• _Aim of the exercise_: Here are some records; return them all exactly.

• _Data extract_:
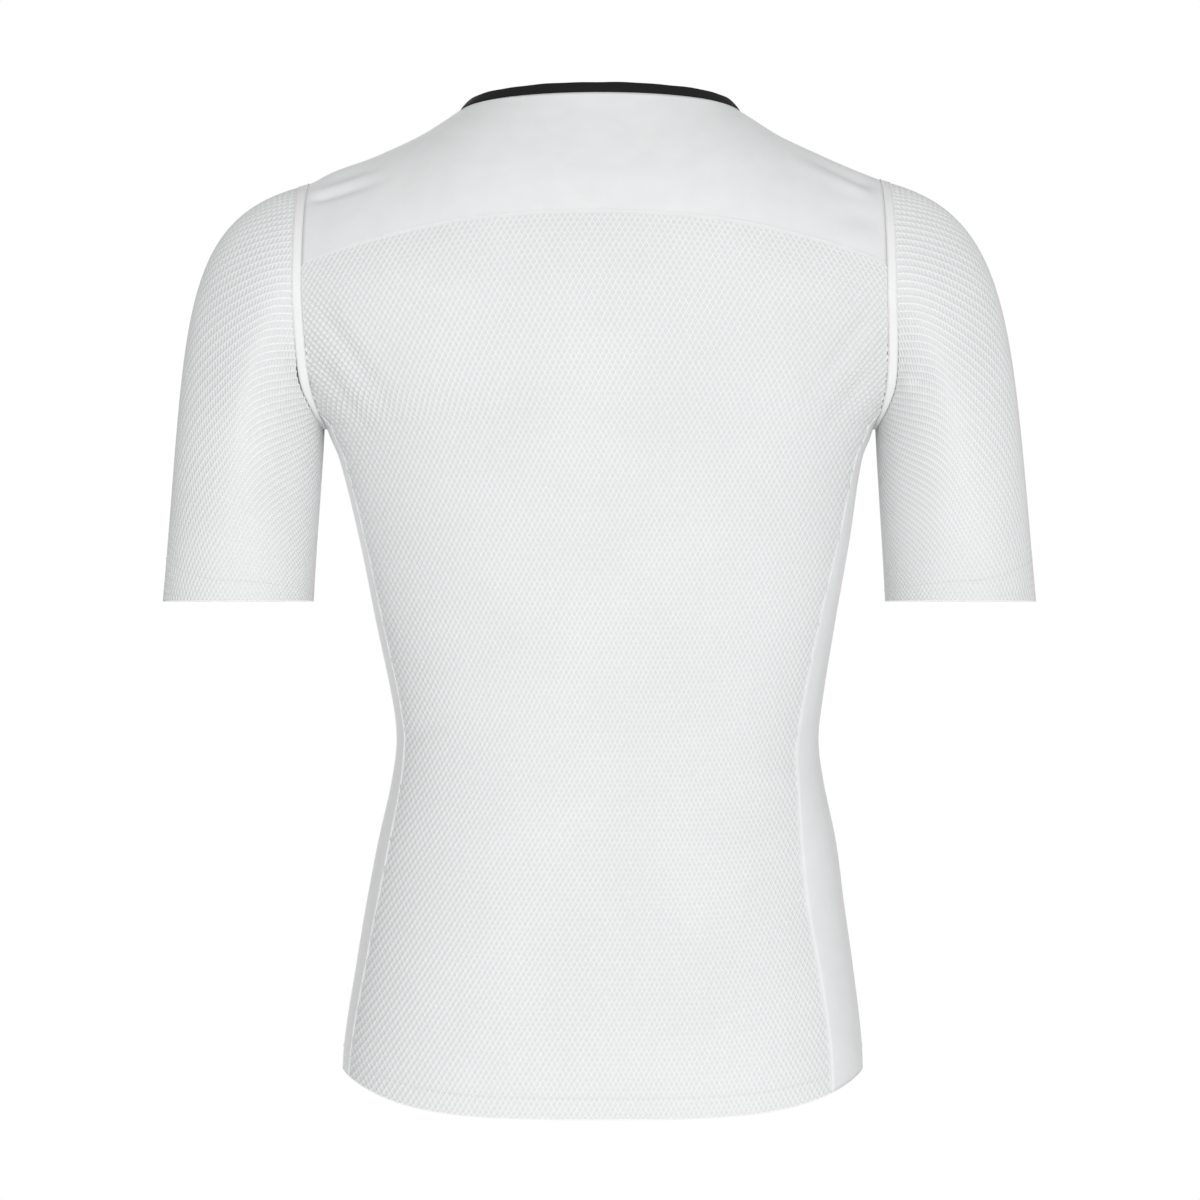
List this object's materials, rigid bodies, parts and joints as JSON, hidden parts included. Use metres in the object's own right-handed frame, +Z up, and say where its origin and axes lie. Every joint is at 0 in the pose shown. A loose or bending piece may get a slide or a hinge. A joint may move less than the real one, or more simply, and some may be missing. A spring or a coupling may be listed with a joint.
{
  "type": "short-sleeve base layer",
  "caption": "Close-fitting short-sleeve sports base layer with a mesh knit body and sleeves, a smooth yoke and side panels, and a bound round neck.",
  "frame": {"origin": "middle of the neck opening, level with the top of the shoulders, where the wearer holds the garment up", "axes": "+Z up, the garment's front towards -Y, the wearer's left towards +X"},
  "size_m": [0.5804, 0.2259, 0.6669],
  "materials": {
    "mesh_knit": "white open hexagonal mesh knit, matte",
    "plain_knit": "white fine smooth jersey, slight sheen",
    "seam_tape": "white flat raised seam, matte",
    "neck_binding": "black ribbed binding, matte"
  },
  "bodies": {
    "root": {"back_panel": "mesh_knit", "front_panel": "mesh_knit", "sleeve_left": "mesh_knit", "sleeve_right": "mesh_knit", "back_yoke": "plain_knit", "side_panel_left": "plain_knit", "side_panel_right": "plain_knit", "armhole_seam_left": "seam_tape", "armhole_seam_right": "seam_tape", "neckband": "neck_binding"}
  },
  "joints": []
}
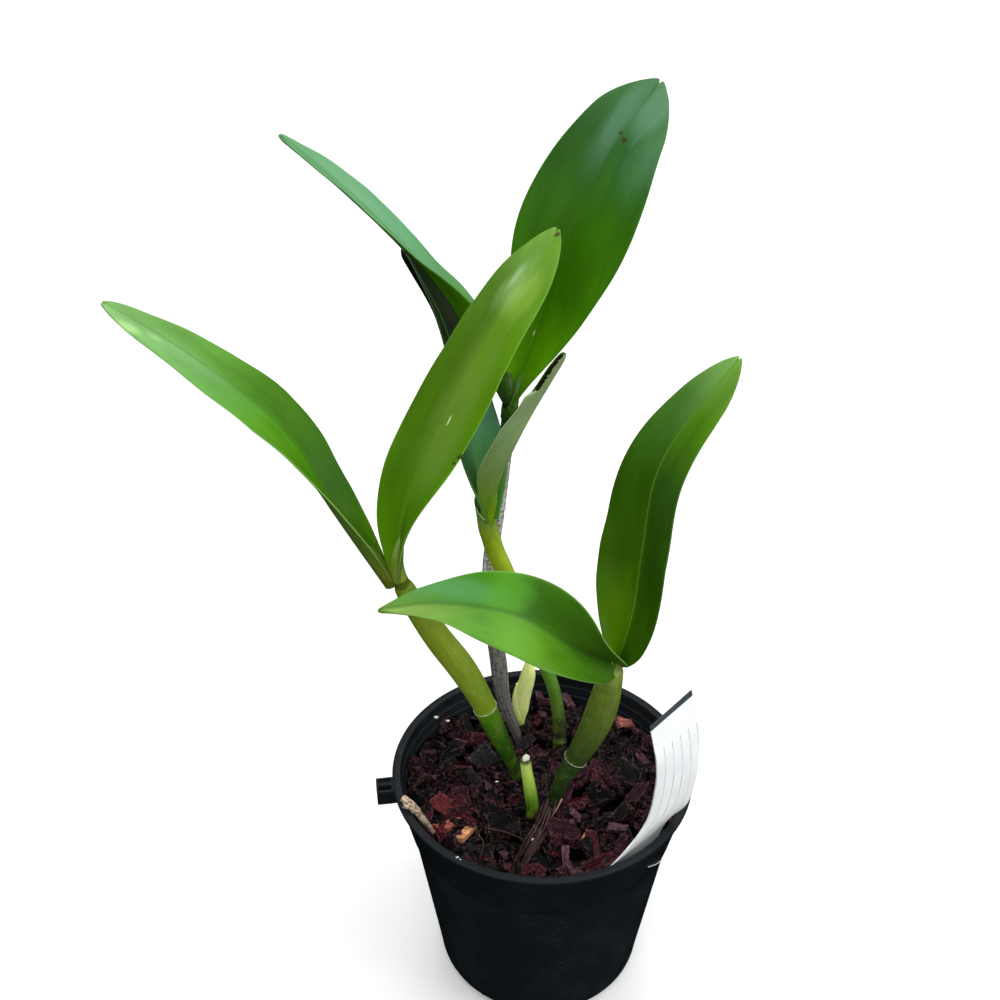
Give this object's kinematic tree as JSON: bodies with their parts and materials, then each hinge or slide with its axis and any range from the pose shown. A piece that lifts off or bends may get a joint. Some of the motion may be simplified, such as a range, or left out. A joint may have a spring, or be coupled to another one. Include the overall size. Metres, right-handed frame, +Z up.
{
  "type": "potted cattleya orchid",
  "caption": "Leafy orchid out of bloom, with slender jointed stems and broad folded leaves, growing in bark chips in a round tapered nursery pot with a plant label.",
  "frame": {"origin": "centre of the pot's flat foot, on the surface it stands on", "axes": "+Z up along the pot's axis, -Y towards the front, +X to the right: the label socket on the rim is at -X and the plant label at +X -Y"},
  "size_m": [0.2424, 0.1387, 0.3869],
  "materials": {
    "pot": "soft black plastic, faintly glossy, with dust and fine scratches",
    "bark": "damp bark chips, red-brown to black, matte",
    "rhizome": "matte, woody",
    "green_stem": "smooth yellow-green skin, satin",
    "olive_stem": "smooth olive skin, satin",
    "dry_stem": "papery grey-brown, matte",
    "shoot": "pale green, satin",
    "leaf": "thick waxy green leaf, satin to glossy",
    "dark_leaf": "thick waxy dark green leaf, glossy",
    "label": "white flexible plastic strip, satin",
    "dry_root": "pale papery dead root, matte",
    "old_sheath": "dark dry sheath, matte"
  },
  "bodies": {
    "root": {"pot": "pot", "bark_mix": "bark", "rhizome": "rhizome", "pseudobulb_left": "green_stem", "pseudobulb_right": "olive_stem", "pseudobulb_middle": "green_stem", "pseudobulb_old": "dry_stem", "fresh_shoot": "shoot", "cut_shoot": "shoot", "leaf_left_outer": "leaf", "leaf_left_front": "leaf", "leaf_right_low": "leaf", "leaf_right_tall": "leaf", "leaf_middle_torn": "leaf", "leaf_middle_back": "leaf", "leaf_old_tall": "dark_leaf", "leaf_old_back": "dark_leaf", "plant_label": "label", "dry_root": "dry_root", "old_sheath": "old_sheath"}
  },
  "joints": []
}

• _Written solution_:
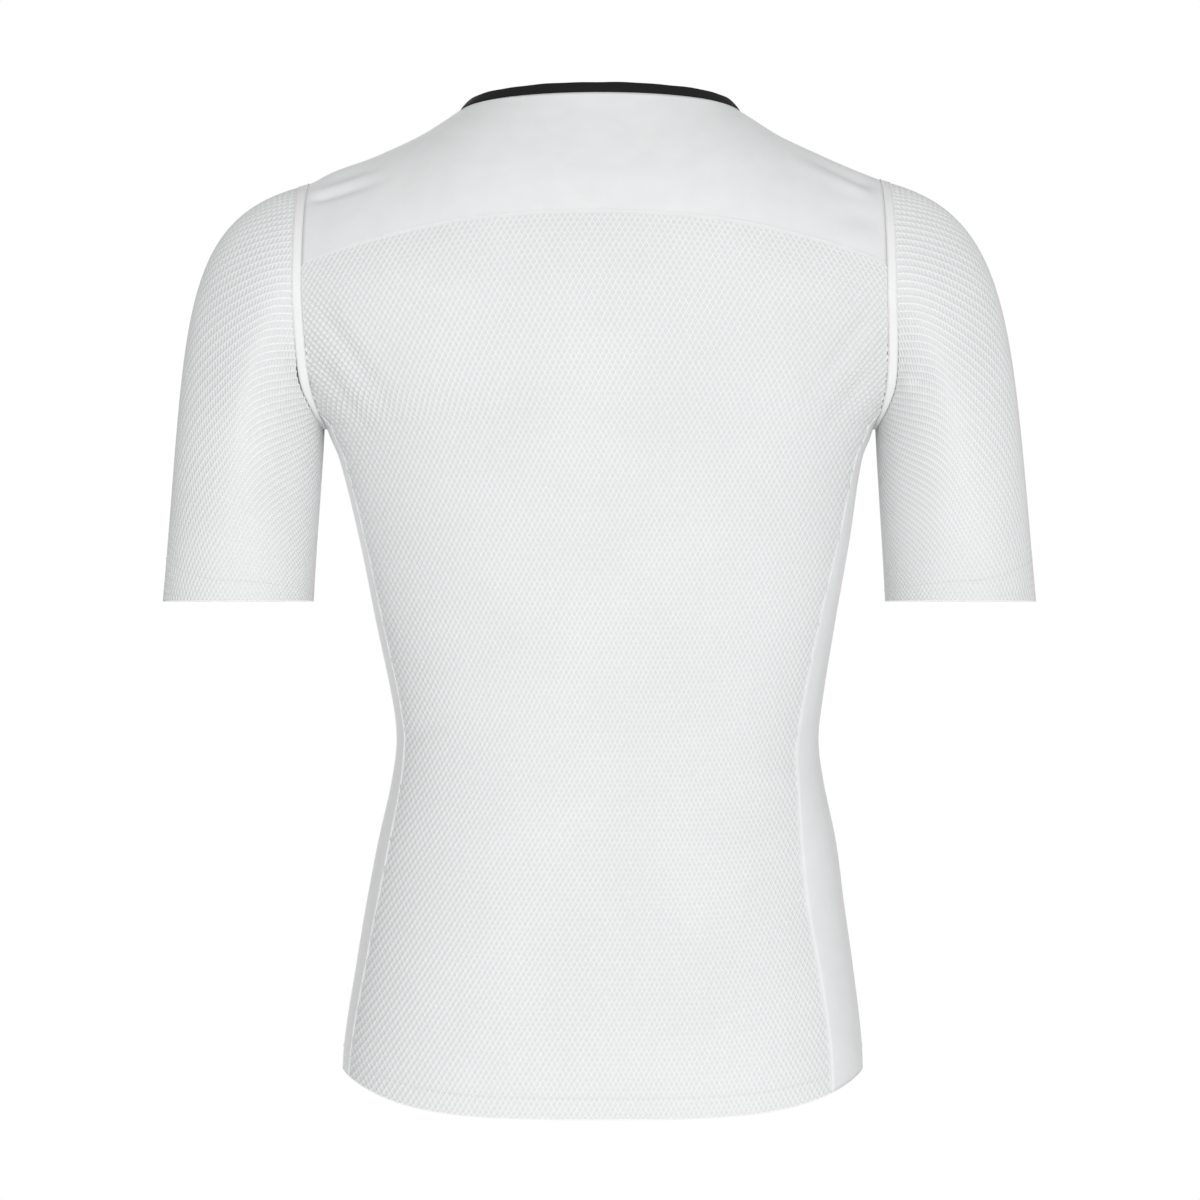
List this object's materials, rigid bodies, parts and joints as JSON, hidden parts included. Use metres in the object's own right-handed frame, +Z up, and say where its origin and axes lie. Every joint is at 0 in the pose shown. A loose or bending piece may get a slide or a hinge. A joint may move less than the real one, or more simply, and some may be missing. A spring or a coupling may be listed with a joint.
{
  "type": "short-sleeve base layer",
  "caption": "Close-fitting short-sleeve sports base layer with a mesh knit body and sleeves, a smooth yoke and side panels, and a bound round neck.",
  "frame": {"origin": "middle of the neck opening, level with the top of the shoulders, where the wearer holds the garment up", "axes": "+Z up, the garment's front towards -Y, the wearer's left towards +X"},
  "size_m": [0.5804, 0.2259, 0.6669],
  "materials": {
    "mesh_knit": "white open hexagonal mesh knit, matte",
    "plain_knit": "white fine smooth jersey, slight sheen",
    "seam_tape": "white flat raised seam, matte",
    "neck_binding": "black ribbed binding, matte"
  },
  "bodies": {
    "root": {"back_panel": "mesh_knit", "front_panel": "mesh_knit", "sleeve_left": "mesh_knit", "sleeve_right": "mesh_knit", "back_yoke": "plain_knit", "side_panel_left": "plain_knit", "side_panel_right": "plain_knit", "armhole_seam_left": "seam_tape", "armhole_seam_right": "seam_tape", "neckband": "neck_binding"}
  },
  "joints": []
}
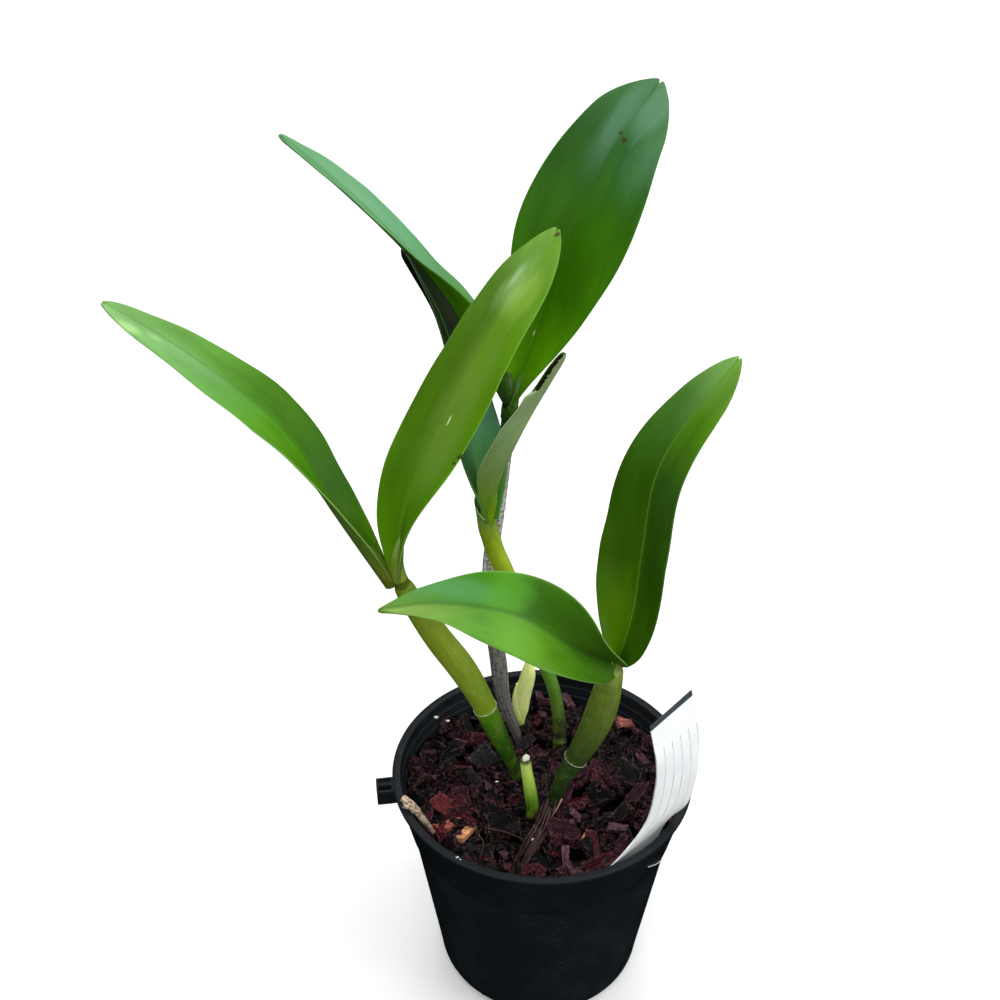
Give this object's kinematic tree as JSON: bodies with their parts and materials, then each hinge or slide with its axis and any range from the pose shown. A piece that lifts off or bends may get a joint. Some of the motion may be simplified, such as a range, or left out. A joint may have a spring, or be coupled to another one. Include the overall size. Metres, right-handed frame, +Z up.
{
  "type": "potted cattleya orchid",
  "caption": "Leafy orchid out of bloom, with slender jointed stems and broad folded leaves, growing in bark chips in a round tapered nursery pot with a plant label.",
  "frame": {"origin": "centre of the pot's flat foot, on the surface it stands on", "axes": "+Z up along the pot's axis, -Y towards the front, +X to the right: the label socket on the rim is at -X and the plant label at +X -Y"},
  "size_m": [0.2424, 0.1387, 0.3869],
  "materials": {
    "pot": "soft black plastic, faintly glossy, with dust and fine scratches",
    "bark": "damp bark chips, red-brown to black, matte",
    "rhizome": "matte, woody",
    "green_stem": "smooth yellow-green skin, satin",
    "olive_stem": "smooth olive skin, satin",
    "dry_stem": "papery grey-brown, matte",
    "shoot": "pale green, satin",
    "leaf": "thick waxy green leaf, satin to glossy",
    "dark_leaf": "thick waxy dark green leaf, glossy",
    "label": "white flexible plastic strip, satin",
    "dry_root": "pale papery dead root, matte",
    "old_sheath": "dark dry sheath, matte"
  },
  "bodies": {
    "root": {"pot": "pot", "bark_mix": "bark", "rhizome": "rhizome", "pseudobulb_left": "green_stem", "pseudobulb_right": "olive_stem", "pseudobulb_middle": "green_stem", "pseudobulb_old": "dry_stem", "fresh_shoot": "shoot", "cut_shoot": "shoot", "leaf_left_outer": "leaf", "leaf_left_front": "leaf", "leaf_right_low": "leaf", "leaf_right_tall": "leaf", "leaf_middle_torn": "leaf", "leaf_middle_back": "leaf", "leaf_old_tall": "dark_leaf", "leaf_old_back": "dark_leaf", "plant_label": "label", "dry_root": "dry_root", "old_sheath": "old_sheath"}
  },
  "joints": []
}